Returning to the Cosmos and to Nature
Saint Thomas Aquinas said that an error about Nature has its roots in an error about God...We have suffered major errors in our understanding of nature, and, above all, through our ignorance with respect to it. Therefore, it is logical to assume that the image of God and of religion in relation to nature have grave deficiencies. Today, we are capable of remedying these errors. It seems clear that religions have turned their back on nature, especially because they have concentrated all their attention on a small “sacred history” initiated only 3000 years ago, and that this is the only “revelation” they take into account.

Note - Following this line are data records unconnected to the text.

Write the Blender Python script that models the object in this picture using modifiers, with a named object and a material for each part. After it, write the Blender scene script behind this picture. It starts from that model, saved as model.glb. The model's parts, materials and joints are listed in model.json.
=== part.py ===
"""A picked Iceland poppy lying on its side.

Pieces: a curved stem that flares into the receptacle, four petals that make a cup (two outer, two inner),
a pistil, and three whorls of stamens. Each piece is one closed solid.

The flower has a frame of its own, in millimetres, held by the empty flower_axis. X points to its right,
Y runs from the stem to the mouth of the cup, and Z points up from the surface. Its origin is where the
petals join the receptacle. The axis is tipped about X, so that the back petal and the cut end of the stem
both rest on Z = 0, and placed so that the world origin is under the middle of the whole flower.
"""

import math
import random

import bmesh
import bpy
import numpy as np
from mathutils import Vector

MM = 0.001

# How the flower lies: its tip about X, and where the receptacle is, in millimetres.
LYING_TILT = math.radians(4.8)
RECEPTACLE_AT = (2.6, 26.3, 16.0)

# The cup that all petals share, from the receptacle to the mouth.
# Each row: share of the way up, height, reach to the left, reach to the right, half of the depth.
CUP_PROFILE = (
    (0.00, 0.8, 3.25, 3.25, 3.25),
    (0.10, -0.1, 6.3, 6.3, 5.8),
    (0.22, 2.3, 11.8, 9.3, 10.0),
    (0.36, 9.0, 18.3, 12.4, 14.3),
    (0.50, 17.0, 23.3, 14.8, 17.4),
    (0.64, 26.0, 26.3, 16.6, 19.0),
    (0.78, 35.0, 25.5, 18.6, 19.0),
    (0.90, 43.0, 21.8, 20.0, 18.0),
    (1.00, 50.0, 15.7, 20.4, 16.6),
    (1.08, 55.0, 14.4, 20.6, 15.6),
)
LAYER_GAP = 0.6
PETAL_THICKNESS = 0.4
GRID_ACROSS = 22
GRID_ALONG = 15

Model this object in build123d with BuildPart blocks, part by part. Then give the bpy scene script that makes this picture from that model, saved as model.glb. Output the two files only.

The explosion of science in recent times is undoubtedly a new “revelatory experience,” in which the divine element of reality is manifesting itself to us in a new way. Nothing is currently inspiring a new spiritual consciousness throughout the world like the new telling of our cosmic history. Religions need to feel the ecological kairos of this hour and return towards the cosmos and nature, in order to recognize in them our “sacred history,” overcoming the current divorce between science and spirituality, between religion and reality. Accepting the challenge of ecology does not mean including “the care of nature,” as one more moral imperative. It is something more: it is a complete “ecological reconversion” of religion itself.
Challenges for religions
It is not just the physical image of the world that has changed. All of it has changed: its origin, its architecture, its dimensions, its complexity, its meaning. Faced with this change, religions that have elaborated all their symbolic heritage (categories, theologies, liturgy, dogmas, rites, myths...) in the context of the old imaginary appear profoundly antiquated, pertaining to an obsolete, distant world that does not exist any longer and may even be unimaginable. Religious language loses its sense and meaning, becoming unintelligible to younger generations. Religions that have served humanity during millennia to express the most profound dimensions of existence do not seem to work any longer
In this situation, religions feel behind the times and misunderstood, without understanding with clarity what causes this. They frequently react by defending themselves, repeating and reaffirming intemperately their sacred tradition, their “revealed truths,” their “eternal truths.” Instead, they should reinterpret them and make them relevant to the language and new paradigms which we now use, abandoning the errors of perspective that have harmed us all, caused by humanity’s ignorance.
The 1960s were a moment of hope and optimism in Christianity in general, when it seemed that a possibility was opening for a profound internal renovation and reconciliation with the world and with the values of modernity (science, democracy, the value of the person, religious liberty and other liberties, the perspective of the poor, etc.).
But this spring was quickly truncated, faced with the fear that sprang from the commotion that the renovation entailed. Fear won, putting the brakes on this movement. The steps backward have not done anything but distance society more and more from institutional Christianity. Tens of millions of people in Europe have abandoned religion in the past decades, for example, because that they can no longer accept a cosmovision that they see as already surpassed. They look instead for a spiritual realization through new paths.
Only a profound reflection—in the field of ecology and in other “new paradigms”—followed by a courageous theological renovation, will reopen the door of hope.